What to produce -> The entries that follow should be written out exactly.
Begin Available records
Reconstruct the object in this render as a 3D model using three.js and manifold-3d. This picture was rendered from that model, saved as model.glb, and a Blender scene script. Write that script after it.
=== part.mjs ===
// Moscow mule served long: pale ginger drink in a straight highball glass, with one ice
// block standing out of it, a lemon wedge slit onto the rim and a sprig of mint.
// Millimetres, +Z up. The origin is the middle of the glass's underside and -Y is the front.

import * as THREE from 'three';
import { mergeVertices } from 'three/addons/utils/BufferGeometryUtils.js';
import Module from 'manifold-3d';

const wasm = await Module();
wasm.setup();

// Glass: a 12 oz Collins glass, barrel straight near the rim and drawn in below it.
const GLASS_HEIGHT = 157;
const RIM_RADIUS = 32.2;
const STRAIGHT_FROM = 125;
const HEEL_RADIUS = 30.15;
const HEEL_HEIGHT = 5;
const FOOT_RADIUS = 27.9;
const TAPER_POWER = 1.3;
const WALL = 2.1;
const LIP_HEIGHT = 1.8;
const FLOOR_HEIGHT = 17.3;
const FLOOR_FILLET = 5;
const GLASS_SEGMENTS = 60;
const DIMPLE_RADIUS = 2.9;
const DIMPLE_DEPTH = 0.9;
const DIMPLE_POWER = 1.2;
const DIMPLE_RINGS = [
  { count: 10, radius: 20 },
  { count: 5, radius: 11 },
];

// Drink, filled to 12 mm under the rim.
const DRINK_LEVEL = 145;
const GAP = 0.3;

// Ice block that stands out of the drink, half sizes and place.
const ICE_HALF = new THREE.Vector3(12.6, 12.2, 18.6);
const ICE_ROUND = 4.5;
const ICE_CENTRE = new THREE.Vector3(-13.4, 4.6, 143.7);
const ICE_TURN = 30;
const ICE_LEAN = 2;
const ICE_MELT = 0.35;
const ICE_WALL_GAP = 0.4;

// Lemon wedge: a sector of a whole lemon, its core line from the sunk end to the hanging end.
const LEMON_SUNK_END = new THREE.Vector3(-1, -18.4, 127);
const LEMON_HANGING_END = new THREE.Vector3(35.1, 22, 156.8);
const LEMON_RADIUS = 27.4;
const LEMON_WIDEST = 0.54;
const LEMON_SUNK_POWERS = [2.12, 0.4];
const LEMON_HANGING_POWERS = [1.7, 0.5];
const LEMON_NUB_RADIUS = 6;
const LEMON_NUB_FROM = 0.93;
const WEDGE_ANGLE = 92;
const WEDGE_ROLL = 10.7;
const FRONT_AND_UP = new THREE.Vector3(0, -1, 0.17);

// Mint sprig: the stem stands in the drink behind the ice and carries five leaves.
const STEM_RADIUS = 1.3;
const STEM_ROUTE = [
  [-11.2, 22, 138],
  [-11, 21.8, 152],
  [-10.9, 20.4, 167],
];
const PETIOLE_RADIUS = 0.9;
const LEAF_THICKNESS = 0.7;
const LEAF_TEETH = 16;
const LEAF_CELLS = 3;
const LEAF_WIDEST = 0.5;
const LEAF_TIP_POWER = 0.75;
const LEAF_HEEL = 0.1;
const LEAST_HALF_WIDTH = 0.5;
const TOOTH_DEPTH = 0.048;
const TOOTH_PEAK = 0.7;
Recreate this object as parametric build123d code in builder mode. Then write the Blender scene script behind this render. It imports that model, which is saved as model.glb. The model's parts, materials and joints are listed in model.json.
End Available records
Task solution ->
Reconstruct the object in this render as a 3D model using three.js and manifold-3d. This picture was rendered from that model, saved as model.glb, and a Blender scene script. Write that script after it.
=== part.mjs ===
// Moscow mule served long: pale ginger drink in a straight highball glass, with one ice
// block standing out of it, a lemon wedge slit onto the rim and a sprig of mint.
// Millimetres, +Z up. The origin is the middle of the glass's underside and -Y is the front.

import * as THREE from 'three';
import { mergeVertices } from 'three/addons/utils/BufferGeometryUtils.js';
import Module from 'manifold-3d';

const wasm = await Module();
wasm.setup();

// Glass: a 12 oz Collins glass, barrel straight near the rim and drawn in below it.
const GLASS_HEIGHT = 157;
const RIM_RADIUS = 32.2;
const STRAIGHT_FROM = 125;
const HEEL_RADIUS = 30.15;
const HEEL_HEIGHT = 5;
const FOOT_RADIUS = 27.9;
const TAPER_POWER = 1.3;
const WALL = 2.1;
const LIP_HEIGHT = 1.8;
const FLOOR_HEIGHT = 17.3;
const FLOOR_FILLET = 5;
const GLASS_SEGMENTS = 60;
const DIMPLE_RADIUS = 2.9;
const DIMPLE_DEPTH = 0.9;
const DIMPLE_POWER = 1.2;
const DIMPLE_RINGS = [
  { count: 10, radius: 20 },
  { count: 5, radius: 11 },
];

// Drink, filled to 12 mm under the rim.
const DRINK_LEVEL = 145;
const GAP = 0.3;

// Ice block that stands out of the drink, half sizes and place.
const ICE_HALF = new THREE.Vector3(12.6, 12.2, 18.6);
const ICE_ROUND = 4.5;
const ICE_CENTRE = new THREE.Vector3(-13.4, 4.6, 143.7);
const ICE_TURN = 30;
const ICE_LEAN = 2;
const ICE_MELT = 0.35;
const ICE_WALL_GAP = 0.4;

// Lemon wedge: a sector of a whole lemon, its core line from the sunk end to the hanging end.
const LEMON_SUNK_END = new THREE.Vector3(-1, -18.4, 127);
const LEMON_HANGING_END = new THREE.Vector3(35.1, 22, 156.8);
const LEMON_RADIUS = 27.4;
const LEMON_WIDEST = 0.54;
const LEMON_SUNK_POWERS = [2.12, 0.4];
const LEMON_HANGING_POWERS = [1.7, 0.5];
const LEMON_NUB_RADIUS = 6;
const LEMON_NUB_FROM = 0.93;
const WEDGE_ANGLE = 92;
const WEDGE_ROLL = 10.7;
const FRONT_AND_UP = new THREE.Vector3(0, -1, 0.17);

// Mint sprig: the stem stands in the drink behind the ice and carries five leaves.
const STEM_RADIUS = 1.3;
const STEM_ROUTE = [
  [-11.2, 22, 138],
  [-11, 21.8, 152],
  [-10.9, 20.4, 167],
];
const PETIOLE_RADIUS = 0.9;
const LEAF_THICKNESS = 0.7;
const LEAF_TEETH = 16;
const LEAF_CELLS = 3;
const LEAF_WIDEST = 0.5;
const LEAF_TIP_POWER = 0.75;
const LEAF_HEEL = 0.1;
const LEAST_HALF_WIDTH = 0.5;
const TOOTH_DEPTH = 0.048;
const TOOTH_PEAK = 0.7;
Recreate this object as parametric build123d code in builder mode. Then write the Blender scene script behind this render. It imports that model, which is saved as model.glb. The model's parts, materials and joints are listed in model.json.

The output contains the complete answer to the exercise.